■ Dataset records ■
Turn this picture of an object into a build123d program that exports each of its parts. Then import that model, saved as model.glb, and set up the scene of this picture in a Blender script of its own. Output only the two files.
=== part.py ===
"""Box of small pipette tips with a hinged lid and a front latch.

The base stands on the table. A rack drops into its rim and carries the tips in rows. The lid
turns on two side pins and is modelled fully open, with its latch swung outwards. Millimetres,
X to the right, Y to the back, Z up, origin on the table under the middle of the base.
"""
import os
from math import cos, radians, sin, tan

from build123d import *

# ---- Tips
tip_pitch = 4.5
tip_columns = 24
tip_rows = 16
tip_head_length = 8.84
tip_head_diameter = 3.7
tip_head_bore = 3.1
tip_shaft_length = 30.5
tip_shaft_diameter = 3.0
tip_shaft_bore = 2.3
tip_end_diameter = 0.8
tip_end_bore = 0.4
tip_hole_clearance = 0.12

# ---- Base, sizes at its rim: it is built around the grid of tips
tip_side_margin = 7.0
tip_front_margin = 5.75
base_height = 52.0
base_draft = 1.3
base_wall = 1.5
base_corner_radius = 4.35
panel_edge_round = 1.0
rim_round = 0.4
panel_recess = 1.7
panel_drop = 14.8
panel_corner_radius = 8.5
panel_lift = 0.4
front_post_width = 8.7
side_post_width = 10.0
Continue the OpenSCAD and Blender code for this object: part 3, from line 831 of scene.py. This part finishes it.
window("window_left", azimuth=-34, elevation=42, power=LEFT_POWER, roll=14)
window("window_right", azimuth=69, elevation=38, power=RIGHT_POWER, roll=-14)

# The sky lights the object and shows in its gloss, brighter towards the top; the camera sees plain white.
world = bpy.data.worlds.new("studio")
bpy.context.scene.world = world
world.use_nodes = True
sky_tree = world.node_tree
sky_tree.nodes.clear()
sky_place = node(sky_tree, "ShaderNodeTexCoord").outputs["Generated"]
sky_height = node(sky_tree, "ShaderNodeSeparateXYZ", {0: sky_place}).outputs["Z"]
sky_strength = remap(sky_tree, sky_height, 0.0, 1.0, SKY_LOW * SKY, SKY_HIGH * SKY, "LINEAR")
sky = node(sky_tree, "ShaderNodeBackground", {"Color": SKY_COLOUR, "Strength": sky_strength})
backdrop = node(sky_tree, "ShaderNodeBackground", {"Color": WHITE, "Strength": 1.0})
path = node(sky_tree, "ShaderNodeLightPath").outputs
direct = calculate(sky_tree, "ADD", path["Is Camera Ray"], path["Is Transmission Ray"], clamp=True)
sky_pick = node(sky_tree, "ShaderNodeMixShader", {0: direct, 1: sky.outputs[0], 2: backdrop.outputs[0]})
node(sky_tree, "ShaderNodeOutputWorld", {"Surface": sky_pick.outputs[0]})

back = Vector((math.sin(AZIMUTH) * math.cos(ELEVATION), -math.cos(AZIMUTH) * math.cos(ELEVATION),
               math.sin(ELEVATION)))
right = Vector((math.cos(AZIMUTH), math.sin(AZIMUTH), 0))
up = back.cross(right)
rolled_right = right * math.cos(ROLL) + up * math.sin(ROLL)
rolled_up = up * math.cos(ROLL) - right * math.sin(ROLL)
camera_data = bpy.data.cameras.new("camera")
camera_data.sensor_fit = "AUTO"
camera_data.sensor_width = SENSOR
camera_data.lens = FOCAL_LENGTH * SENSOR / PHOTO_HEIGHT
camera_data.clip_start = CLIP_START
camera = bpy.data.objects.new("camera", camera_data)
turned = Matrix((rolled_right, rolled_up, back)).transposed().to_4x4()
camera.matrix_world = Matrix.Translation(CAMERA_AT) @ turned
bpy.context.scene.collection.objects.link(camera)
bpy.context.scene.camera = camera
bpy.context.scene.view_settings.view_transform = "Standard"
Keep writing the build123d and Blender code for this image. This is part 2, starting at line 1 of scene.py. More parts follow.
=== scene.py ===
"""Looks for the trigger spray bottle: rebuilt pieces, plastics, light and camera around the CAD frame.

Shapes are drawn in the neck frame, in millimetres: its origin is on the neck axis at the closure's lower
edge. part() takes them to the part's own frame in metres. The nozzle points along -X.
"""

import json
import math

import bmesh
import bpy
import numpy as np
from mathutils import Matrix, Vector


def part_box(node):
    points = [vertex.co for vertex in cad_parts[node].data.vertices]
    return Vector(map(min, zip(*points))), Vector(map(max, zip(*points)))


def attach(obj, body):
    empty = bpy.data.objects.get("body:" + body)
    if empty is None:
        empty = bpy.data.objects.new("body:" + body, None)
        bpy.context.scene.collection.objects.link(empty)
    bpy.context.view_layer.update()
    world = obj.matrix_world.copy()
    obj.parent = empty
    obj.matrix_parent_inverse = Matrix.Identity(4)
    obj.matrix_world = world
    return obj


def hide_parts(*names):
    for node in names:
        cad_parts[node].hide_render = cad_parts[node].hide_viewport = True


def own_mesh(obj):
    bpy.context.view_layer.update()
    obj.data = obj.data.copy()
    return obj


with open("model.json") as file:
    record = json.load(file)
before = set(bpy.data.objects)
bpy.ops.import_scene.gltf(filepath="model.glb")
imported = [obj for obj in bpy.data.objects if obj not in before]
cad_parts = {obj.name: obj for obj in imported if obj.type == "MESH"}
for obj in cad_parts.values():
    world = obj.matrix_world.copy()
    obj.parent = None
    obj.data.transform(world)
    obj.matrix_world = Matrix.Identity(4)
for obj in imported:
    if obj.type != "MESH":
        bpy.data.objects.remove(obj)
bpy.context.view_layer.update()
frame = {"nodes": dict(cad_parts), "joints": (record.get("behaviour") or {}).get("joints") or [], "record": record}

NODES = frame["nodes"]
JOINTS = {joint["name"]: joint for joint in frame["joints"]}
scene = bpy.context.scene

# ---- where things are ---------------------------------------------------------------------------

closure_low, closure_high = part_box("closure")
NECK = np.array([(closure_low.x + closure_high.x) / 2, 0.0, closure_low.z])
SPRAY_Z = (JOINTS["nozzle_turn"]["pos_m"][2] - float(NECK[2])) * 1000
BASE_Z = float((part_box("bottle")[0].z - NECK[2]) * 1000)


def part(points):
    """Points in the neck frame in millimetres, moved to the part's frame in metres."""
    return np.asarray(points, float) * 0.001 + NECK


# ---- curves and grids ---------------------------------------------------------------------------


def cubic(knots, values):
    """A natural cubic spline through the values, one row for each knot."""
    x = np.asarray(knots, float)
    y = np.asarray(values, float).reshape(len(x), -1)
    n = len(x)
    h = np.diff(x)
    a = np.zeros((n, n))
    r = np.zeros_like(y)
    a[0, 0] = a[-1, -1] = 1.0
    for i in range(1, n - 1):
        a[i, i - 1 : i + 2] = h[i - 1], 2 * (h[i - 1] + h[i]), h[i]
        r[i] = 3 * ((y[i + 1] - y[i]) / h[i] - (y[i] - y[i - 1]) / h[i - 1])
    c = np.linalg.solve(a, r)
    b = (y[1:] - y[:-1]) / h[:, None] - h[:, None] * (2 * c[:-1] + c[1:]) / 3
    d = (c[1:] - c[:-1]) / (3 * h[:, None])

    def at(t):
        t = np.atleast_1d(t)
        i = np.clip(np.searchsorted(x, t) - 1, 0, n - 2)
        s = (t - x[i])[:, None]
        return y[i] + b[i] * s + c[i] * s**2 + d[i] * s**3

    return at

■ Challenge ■
Note each line of the entries that has "empty" in it, and copy those lines.

■ Finished answer ■
    empty = bpy.data.objects.get("body:" + body)
    if empty is None:
        empty = bpy.data.objects.new("body:" + body, None)
        bpy.context.scene.collection.objects.link(empty)
    obj.parent = empty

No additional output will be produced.